● Instructions for the task
Repeat only the lines from the line containing "# The ring is" through the line containing "bpy.data.objects.remove(obj)", both included, exactly as they stand.

Records with modeling code:
╭──

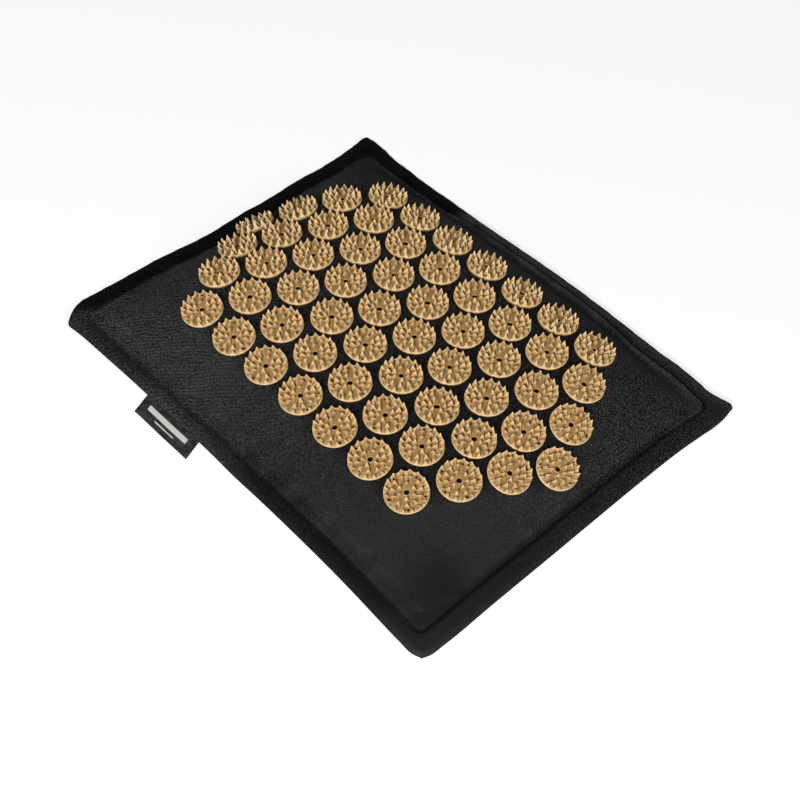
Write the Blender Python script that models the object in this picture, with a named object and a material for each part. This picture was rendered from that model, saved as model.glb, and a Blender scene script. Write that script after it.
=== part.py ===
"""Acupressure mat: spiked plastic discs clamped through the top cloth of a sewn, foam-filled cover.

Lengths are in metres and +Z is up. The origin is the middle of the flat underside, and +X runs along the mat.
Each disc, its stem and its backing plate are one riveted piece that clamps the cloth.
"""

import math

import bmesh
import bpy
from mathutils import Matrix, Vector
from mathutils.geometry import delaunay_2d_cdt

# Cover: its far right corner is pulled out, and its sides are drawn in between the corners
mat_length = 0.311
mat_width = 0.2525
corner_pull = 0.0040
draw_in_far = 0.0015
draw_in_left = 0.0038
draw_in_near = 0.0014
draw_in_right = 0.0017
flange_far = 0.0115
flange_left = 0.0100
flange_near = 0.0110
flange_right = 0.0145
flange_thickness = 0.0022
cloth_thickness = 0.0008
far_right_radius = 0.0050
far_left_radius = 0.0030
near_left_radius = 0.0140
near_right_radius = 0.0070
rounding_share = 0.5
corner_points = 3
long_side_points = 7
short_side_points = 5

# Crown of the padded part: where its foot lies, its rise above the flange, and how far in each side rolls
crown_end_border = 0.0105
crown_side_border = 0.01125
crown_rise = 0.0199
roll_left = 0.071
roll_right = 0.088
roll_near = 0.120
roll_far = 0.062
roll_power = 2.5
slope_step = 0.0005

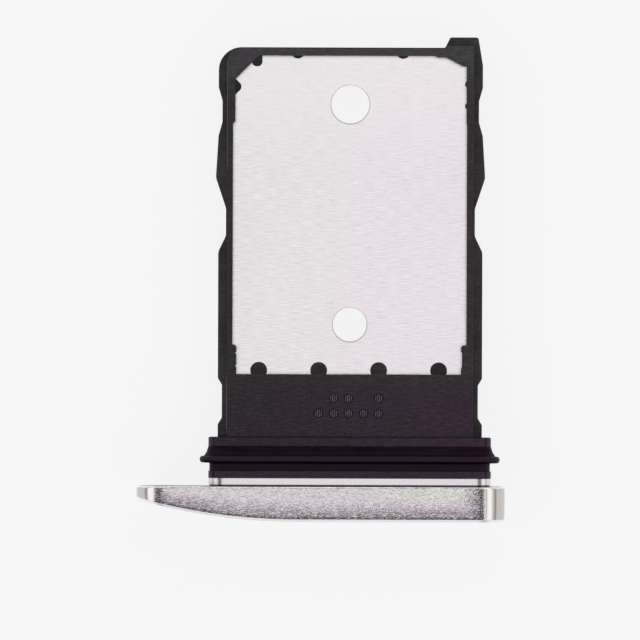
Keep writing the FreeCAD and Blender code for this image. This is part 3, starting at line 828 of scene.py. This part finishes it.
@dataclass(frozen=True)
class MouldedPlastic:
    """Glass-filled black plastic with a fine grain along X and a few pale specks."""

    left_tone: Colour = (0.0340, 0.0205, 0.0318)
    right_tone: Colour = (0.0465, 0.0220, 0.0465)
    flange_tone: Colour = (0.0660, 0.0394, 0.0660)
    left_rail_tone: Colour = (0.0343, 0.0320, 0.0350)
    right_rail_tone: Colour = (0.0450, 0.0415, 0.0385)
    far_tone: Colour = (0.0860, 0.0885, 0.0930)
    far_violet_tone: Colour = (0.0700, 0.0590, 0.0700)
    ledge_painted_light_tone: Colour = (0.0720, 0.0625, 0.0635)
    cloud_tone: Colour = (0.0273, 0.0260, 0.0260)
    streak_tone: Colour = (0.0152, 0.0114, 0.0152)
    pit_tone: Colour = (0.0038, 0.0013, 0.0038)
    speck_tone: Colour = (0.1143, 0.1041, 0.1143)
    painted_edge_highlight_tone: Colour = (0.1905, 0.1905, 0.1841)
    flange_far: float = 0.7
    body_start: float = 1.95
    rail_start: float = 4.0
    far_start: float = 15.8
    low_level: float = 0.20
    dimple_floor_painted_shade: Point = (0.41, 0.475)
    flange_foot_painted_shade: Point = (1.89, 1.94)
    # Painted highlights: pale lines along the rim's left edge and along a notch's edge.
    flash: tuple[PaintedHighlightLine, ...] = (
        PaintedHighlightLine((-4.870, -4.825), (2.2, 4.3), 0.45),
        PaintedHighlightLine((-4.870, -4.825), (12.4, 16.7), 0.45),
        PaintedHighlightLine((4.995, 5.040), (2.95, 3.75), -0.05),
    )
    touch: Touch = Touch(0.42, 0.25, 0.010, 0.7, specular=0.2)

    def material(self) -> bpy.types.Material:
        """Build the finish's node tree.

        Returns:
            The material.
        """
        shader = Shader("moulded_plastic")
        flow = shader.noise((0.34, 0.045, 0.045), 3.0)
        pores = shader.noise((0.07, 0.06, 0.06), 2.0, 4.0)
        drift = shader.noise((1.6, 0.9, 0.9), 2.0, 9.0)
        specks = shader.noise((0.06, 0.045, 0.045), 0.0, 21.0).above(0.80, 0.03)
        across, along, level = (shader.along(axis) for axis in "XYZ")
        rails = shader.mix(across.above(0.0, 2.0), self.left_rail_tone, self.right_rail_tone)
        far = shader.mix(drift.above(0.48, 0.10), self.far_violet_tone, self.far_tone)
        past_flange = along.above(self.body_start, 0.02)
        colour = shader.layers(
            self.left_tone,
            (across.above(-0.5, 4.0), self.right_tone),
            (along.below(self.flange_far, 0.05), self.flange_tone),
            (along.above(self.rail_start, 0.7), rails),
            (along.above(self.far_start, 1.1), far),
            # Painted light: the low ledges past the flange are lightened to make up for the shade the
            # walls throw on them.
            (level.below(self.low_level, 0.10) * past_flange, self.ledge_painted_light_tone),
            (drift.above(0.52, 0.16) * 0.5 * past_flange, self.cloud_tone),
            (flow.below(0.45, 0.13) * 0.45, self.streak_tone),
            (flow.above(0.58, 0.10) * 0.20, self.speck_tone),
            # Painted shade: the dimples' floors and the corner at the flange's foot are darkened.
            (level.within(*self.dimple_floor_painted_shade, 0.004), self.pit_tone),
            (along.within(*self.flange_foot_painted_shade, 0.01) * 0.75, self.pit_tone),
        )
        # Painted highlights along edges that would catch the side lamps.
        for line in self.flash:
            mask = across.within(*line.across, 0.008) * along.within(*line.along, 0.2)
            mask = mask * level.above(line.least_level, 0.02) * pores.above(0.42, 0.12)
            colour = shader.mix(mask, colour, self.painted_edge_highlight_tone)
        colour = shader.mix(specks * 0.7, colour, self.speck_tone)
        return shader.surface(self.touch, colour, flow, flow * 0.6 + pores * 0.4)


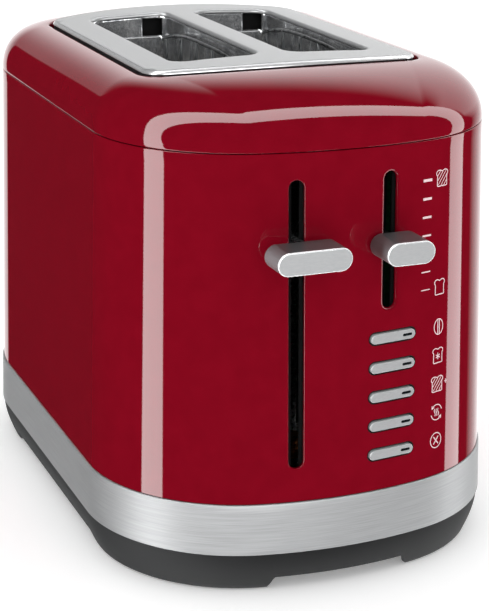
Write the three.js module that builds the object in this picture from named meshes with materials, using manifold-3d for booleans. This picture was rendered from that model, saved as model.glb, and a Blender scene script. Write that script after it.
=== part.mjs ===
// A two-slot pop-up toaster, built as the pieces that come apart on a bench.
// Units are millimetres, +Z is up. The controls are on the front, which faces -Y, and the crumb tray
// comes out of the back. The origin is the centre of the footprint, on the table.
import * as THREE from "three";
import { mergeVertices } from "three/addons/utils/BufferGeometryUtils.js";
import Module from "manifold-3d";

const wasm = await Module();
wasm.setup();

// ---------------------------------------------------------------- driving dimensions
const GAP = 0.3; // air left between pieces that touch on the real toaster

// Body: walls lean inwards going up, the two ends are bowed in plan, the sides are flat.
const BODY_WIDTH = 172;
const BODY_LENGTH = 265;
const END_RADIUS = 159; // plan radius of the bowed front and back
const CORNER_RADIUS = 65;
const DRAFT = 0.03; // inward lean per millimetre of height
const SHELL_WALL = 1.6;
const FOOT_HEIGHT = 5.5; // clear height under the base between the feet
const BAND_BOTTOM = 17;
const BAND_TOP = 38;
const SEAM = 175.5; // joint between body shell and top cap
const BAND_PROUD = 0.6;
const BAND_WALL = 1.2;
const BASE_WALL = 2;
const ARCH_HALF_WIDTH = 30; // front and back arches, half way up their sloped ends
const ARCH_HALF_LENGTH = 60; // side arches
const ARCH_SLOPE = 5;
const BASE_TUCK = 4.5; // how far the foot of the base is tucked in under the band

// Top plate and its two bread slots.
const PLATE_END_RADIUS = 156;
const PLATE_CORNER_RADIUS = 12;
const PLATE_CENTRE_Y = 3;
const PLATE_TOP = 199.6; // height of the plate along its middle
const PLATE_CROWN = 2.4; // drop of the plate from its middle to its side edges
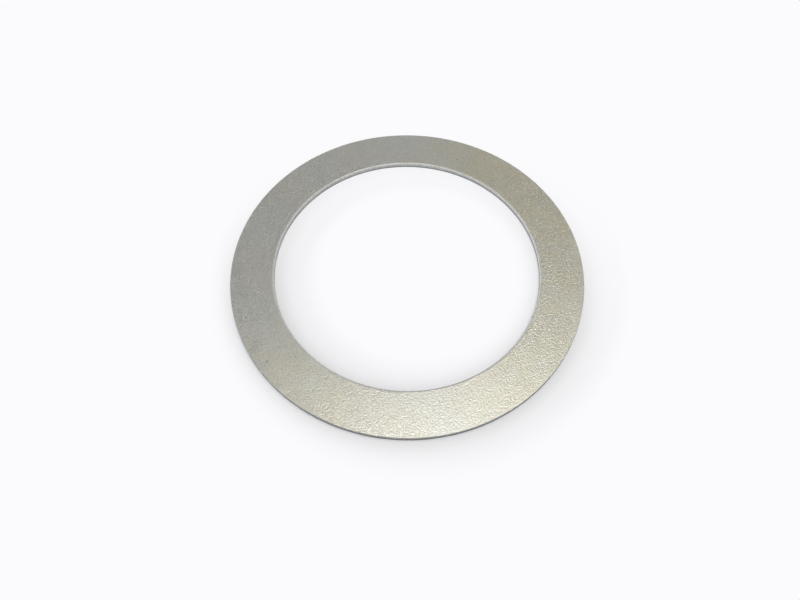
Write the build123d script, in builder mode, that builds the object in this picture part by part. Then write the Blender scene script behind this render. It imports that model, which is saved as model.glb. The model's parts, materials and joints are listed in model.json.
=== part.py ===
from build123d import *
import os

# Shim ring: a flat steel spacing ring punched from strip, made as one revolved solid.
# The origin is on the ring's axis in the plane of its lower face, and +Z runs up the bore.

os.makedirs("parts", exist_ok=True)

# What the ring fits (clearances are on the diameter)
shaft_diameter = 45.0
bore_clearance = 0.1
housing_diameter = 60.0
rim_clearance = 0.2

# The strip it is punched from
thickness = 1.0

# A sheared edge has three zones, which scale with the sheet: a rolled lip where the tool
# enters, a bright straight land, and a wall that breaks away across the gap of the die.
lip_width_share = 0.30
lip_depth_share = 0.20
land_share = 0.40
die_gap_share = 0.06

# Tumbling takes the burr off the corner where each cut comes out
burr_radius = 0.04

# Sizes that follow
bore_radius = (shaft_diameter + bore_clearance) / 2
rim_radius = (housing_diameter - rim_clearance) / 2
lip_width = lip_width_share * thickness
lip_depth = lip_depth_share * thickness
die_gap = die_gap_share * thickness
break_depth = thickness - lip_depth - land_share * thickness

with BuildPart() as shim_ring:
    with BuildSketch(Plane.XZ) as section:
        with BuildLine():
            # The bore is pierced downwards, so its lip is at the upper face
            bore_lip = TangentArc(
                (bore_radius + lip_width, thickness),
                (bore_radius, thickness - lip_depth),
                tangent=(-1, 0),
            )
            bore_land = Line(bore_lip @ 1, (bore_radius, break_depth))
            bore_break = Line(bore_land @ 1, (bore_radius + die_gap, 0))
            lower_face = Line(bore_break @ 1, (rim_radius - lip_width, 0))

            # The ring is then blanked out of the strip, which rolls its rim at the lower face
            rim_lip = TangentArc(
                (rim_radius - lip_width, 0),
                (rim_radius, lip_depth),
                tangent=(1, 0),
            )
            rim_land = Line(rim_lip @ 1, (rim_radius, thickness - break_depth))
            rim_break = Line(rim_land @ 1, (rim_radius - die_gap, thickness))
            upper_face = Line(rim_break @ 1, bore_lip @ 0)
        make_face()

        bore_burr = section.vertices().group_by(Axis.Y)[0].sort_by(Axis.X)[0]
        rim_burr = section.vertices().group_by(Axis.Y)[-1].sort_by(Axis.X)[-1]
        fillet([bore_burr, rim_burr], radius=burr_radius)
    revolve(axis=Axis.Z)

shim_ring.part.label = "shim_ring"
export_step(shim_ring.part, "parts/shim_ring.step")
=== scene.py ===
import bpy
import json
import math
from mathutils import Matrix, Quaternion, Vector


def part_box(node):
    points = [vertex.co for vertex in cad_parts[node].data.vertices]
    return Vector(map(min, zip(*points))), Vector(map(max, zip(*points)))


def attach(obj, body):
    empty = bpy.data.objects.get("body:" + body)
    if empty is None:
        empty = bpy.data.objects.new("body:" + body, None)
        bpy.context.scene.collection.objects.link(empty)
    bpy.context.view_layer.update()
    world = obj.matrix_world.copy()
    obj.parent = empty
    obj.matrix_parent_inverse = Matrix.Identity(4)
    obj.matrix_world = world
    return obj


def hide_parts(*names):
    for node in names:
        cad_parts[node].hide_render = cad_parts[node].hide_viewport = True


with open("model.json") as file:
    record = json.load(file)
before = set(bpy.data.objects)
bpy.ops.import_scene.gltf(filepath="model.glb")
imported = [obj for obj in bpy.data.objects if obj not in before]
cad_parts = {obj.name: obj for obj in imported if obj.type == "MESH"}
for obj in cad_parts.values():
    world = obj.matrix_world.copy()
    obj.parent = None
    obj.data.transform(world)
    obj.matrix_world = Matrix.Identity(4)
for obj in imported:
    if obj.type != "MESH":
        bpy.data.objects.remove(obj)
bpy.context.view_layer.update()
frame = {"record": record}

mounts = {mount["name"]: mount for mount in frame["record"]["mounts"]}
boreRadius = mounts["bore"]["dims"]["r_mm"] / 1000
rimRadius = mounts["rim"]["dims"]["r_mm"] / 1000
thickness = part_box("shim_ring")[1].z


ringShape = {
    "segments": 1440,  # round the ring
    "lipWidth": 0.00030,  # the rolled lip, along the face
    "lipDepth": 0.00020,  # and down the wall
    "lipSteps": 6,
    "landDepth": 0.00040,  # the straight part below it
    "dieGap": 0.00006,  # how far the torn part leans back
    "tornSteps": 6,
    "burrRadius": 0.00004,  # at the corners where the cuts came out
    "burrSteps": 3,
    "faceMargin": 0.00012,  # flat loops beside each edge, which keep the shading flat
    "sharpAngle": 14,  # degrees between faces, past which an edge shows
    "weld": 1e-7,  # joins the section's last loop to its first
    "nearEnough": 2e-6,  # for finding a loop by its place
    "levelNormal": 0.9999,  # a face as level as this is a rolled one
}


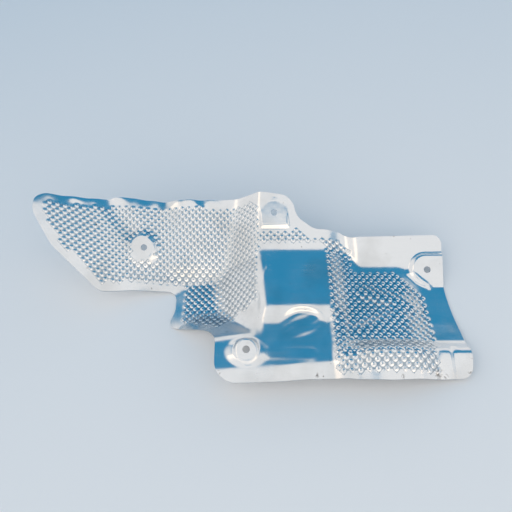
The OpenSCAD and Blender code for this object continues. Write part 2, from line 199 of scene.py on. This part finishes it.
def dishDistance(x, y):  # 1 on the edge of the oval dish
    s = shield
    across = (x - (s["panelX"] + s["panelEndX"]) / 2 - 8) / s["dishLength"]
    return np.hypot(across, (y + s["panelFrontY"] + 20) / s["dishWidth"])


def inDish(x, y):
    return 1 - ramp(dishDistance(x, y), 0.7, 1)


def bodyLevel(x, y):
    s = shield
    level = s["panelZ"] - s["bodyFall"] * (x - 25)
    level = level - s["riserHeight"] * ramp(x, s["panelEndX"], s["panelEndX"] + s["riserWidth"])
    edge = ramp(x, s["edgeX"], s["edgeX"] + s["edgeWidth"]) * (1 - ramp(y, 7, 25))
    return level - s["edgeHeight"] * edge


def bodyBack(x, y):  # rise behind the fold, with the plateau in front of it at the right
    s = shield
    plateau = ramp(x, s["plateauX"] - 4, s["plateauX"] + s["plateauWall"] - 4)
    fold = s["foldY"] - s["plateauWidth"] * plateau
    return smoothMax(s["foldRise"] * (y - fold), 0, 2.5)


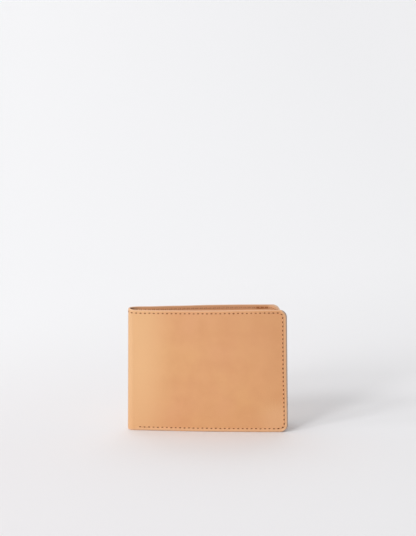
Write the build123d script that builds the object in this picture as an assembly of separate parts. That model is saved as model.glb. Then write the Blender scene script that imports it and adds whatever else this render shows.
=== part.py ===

╰──

● Solution
            # The ring is then blanked out of the strip, which rolls its rim at the lower face
            rim_lip = TangentArc(
                (rim_radius - lip_width, 0),
                (rim_radius, lip_depth),
                tangent=(1, 0),
            )
            rim_land = Line(rim_lip @ 1, (rim_radius, thickness - break_depth))
            rim_break = Line(rim_land @ 1, (rim_radius - die_gap, thickness))
            upper_face = Line(rim_break @ 1, bore_lip @ 0)
        make_face()

        bore_burr = section.vertices().group_by(Axis.Y)[0].sort_by(Axis.X)[0]
        rim_burr = section.vertices().group_by(Axis.Y)[-1].sort_by(Axis.X)[-1]
        fillet([bore_burr, rim_burr], radius=burr_radius)
    revolve(axis=Axis.Z)

shim_ring.part.label = "shim_ring"
export_step(shim_ring.part, "parts/shim_ring.step")
=== scene.py ===
import bpy
import json
import math
from mathutils import Matrix, Quaternion, Vector


def part_box(node):
    points = [vertex.co for vertex in cad_parts[node].data.vertices]
    return Vector(map(min, zip(*points))), Vector(map(max, zip(*points)))


def attach(obj, body):
    empty = bpy.data.objects.get("body:" + body)
    if empty is None:
        empty = bpy.data.objects.new("body:" + body, None)
        bpy.context.scene.collection.objects.link(empty)
    bpy.context.view_layer.update()
    world = obj.matrix_world.copy()
    obj.parent = empty
    obj.matrix_parent_inverse = Matrix.Identity(4)
    obj.matrix_world = world
    return obj


def hide_parts(*names):
    for node in names:
        cad_parts[node].hide_render = cad_parts[node].hide_viewport = True


with open("model.json") as file:
    record = json.load(file)
before = set(bpy.data.objects)
bpy.ops.import_scene.gltf(filepath="model.glb")
imported = [obj for obj in bpy.data.objects if obj not in before]
cad_parts = {obj.name: obj for obj in imported if obj.type == "MESH"}
for obj in cad_parts.values():
    world = obj.matrix_world.copy()
    obj.parent = None
    obj.data.transform(world)
    obj.matrix_world = Matrix.Identity(4)
for obj in imported:
    if obj.type != "MESH":
        bpy.data.objects.remove(obj)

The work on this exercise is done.